Although US President Donald Trump has claimed he is unaware of this, it is no secret that he wants to take control of the Fed. Mr Trump has made several statements over time against the Fed and Mr Powell for not fulfilling his wish of substantially reducing interest rates. He had also contemplated the possibility of removing Mr Powell, but could not proceed because of legal hurdles. Besides, he tried to remove another Fed governor, but she remains in her position, and the case is now before the Supreme Court. Mr Trump has also nominated the chairman of his Council of Economic Advisers to the Fed’s Board of Governors, which is unusual and has raised questions about the central bank’s independence. The idea clearly was to influence the Fed’s decisions.
Mr Trump will likely be unable to do much damage as long as Mr Powell is in office. However, his term ends in May, and what happened this week is a clear signal for the new chairperson. No announcement has been made in this context yet, but there are no prizes for guessing that someone willing to toe the President’s line will be nominated. Although the processes of the central bank may not allow the new chairperson to immediately do what Mr Trump wants, things could begin to change over time, extending beyond policy interest rates to possibly the way banks are regulated. An attack on the Fed’s independence is a real risk not only for the US but for the whole world. The US has the most liquid and deepest financial markets, with the dollar by far being the most preferred currency for international transactions and reserve holdings.
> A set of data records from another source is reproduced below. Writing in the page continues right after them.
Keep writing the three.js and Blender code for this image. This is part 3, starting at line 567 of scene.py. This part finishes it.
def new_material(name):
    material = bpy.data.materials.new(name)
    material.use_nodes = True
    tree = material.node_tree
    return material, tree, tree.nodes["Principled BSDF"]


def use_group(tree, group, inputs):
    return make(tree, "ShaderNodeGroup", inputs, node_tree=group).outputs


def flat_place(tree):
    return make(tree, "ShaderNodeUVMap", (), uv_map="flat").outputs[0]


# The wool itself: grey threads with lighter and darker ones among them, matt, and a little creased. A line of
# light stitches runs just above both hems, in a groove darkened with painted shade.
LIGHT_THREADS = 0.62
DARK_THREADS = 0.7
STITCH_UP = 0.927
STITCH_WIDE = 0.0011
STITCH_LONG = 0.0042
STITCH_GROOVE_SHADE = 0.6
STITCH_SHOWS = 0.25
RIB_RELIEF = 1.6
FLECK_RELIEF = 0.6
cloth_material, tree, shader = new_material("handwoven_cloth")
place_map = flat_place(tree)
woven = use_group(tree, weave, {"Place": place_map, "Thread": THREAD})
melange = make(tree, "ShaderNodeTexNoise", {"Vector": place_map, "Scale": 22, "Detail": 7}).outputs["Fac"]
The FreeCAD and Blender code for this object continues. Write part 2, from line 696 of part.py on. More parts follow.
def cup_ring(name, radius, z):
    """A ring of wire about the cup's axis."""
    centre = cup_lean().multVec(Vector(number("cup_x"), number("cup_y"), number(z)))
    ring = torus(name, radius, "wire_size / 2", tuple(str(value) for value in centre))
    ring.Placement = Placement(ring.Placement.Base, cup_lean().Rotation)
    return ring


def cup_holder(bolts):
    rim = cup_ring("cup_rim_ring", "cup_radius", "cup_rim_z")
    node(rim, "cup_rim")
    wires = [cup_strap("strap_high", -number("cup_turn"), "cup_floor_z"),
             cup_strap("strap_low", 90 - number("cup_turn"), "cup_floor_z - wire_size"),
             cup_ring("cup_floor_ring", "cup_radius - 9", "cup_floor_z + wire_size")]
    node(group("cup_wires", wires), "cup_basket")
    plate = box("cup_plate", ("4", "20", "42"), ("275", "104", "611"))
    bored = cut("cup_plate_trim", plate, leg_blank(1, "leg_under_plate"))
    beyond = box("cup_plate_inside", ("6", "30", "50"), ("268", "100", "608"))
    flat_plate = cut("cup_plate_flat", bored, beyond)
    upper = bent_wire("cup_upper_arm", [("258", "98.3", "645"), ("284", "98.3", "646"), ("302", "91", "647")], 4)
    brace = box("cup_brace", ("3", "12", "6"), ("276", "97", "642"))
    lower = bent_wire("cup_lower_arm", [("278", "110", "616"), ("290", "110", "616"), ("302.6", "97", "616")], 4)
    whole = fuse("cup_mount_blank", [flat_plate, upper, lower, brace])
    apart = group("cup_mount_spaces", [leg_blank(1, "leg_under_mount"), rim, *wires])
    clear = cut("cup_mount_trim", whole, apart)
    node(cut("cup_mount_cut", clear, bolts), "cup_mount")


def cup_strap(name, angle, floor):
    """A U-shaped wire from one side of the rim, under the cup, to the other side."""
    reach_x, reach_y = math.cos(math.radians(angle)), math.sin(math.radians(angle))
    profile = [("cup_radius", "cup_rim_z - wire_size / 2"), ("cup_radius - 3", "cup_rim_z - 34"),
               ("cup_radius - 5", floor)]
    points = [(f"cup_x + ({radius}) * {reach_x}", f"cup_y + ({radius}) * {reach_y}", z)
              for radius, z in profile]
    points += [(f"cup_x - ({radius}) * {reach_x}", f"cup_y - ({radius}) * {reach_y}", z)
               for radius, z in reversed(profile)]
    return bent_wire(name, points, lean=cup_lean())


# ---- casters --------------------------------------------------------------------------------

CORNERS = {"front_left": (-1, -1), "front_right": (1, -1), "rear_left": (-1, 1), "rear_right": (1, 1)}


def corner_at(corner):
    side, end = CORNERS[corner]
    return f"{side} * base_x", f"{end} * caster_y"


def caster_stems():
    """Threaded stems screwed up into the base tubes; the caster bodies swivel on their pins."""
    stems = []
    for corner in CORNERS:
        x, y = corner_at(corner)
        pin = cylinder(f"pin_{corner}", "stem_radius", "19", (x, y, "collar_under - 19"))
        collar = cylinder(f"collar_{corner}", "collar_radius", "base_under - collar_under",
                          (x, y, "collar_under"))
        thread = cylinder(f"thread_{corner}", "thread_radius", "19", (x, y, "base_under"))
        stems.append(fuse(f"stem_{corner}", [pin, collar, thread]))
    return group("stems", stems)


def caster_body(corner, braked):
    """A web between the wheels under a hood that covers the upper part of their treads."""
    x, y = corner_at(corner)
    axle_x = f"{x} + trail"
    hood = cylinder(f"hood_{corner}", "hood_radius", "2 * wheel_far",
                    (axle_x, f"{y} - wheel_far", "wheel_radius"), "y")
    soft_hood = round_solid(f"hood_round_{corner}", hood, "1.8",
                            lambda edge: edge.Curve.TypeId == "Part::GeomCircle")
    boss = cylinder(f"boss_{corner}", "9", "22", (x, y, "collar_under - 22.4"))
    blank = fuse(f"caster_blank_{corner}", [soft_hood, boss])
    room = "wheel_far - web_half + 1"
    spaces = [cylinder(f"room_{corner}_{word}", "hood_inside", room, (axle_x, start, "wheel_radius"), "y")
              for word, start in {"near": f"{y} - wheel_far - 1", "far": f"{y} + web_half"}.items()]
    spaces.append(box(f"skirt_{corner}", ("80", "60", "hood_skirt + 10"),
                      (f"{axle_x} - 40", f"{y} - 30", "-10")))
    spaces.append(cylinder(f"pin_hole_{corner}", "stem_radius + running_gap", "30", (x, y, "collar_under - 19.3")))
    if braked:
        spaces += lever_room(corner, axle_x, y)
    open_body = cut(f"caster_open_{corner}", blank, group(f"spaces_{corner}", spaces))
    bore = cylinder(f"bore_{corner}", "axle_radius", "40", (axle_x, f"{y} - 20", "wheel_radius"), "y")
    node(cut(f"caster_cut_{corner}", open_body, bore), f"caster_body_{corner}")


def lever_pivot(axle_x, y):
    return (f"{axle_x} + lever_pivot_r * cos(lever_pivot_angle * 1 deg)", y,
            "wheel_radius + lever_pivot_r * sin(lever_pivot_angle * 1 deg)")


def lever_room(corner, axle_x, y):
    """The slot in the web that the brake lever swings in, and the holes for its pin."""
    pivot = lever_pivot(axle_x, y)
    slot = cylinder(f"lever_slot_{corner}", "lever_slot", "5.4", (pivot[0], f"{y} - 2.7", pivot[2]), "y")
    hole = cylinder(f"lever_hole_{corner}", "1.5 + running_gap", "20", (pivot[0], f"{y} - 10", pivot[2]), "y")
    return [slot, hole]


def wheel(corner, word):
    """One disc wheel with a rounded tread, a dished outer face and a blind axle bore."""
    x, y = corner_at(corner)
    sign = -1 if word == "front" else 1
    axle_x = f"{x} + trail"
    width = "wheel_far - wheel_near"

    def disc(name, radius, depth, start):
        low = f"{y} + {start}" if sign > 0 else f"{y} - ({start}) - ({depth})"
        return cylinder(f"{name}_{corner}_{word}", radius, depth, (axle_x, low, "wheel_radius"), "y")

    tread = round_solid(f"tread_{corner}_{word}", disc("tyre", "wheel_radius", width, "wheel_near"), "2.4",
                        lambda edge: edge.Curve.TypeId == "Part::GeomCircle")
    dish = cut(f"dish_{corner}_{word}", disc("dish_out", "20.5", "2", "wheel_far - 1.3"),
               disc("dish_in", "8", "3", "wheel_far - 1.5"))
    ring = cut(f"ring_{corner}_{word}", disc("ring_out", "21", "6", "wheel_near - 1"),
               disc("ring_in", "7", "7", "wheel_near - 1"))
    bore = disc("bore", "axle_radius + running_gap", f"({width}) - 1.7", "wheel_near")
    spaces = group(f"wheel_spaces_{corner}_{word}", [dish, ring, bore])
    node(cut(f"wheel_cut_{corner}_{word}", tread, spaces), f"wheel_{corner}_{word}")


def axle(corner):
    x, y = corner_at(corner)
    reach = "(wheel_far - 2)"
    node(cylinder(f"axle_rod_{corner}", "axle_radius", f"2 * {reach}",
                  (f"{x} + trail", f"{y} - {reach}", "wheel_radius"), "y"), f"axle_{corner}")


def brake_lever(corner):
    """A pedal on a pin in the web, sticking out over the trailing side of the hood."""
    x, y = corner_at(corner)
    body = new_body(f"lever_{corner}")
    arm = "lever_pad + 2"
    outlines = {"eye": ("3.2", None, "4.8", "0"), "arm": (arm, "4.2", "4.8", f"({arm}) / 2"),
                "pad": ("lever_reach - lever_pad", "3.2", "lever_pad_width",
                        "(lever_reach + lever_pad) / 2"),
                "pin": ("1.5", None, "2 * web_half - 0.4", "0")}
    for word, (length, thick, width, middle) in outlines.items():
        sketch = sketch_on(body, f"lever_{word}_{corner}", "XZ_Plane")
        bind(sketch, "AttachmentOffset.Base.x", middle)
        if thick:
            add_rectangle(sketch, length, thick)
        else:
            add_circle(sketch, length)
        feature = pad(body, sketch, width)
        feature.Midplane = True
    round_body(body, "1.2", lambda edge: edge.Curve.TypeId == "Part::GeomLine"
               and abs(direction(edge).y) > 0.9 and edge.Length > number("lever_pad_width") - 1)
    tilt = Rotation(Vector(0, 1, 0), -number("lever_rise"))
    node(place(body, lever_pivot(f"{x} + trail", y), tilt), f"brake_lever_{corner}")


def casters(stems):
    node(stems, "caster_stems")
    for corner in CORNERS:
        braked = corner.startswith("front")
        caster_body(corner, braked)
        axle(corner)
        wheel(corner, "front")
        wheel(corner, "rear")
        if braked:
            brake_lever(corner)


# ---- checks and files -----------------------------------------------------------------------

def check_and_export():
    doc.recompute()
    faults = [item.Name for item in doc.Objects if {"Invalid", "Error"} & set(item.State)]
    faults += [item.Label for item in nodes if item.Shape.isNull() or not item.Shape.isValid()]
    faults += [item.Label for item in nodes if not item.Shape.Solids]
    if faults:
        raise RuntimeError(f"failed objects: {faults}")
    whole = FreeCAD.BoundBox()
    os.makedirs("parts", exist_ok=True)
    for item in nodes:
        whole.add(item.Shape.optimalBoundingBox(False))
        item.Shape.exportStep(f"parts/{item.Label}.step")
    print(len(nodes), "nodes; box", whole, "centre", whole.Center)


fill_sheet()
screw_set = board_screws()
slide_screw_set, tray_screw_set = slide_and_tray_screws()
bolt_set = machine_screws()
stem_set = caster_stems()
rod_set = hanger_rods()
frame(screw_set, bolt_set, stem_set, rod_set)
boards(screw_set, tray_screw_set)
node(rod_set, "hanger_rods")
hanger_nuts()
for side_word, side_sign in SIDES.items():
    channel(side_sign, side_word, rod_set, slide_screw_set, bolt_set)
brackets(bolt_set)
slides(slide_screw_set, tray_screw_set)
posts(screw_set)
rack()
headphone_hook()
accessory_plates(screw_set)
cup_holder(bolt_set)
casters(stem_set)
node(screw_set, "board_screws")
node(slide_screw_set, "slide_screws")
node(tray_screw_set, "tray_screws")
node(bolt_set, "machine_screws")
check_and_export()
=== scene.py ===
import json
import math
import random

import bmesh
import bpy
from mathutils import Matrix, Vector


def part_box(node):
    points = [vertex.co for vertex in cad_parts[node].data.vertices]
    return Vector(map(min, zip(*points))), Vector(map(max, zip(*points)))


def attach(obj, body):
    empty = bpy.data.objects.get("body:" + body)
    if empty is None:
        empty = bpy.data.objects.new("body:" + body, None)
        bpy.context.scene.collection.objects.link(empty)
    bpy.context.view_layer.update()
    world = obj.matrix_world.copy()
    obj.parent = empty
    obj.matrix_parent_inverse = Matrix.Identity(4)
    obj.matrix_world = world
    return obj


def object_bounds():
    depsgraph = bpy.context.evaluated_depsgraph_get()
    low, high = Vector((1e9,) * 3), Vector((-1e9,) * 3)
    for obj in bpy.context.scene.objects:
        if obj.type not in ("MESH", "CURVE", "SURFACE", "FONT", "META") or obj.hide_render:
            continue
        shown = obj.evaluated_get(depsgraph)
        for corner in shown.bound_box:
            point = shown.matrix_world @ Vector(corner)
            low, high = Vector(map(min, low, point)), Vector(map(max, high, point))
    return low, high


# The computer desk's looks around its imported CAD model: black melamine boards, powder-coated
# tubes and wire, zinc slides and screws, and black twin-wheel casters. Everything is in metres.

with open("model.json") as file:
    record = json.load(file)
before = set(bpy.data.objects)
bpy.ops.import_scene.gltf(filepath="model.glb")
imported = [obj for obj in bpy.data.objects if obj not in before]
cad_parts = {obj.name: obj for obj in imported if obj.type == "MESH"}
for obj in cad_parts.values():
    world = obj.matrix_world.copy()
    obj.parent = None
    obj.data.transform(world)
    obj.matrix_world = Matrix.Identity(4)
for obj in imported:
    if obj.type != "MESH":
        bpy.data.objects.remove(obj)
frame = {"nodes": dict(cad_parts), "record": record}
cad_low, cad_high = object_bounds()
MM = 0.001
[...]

The dollar’s position in the international market not only reflects the size of the US economy but also the strength of its institutions, particularly the central bank. If the Fed’s position is compromised, it could lead to enormous volatility in global financial markets. In fact, like most of Mr Trump’s policy choices, his expectations, even in this case, are confusing and contradictory. He threatens anyone looking for an alternative to the dollar, but is doing exactly what will force other countries to move away from it. Internally, for the US economy, attacks on the Fed’s independence could de-anchor inflation expectations with longer-term consequences. There is an inherent conflict of interest in governments having a say in monetary policy. For a country like India, undermining the Fed and resultant global financial-market volatility will only complicate external financial management. This seems like a critical year in the history of central banking. All eyes are on the Fed.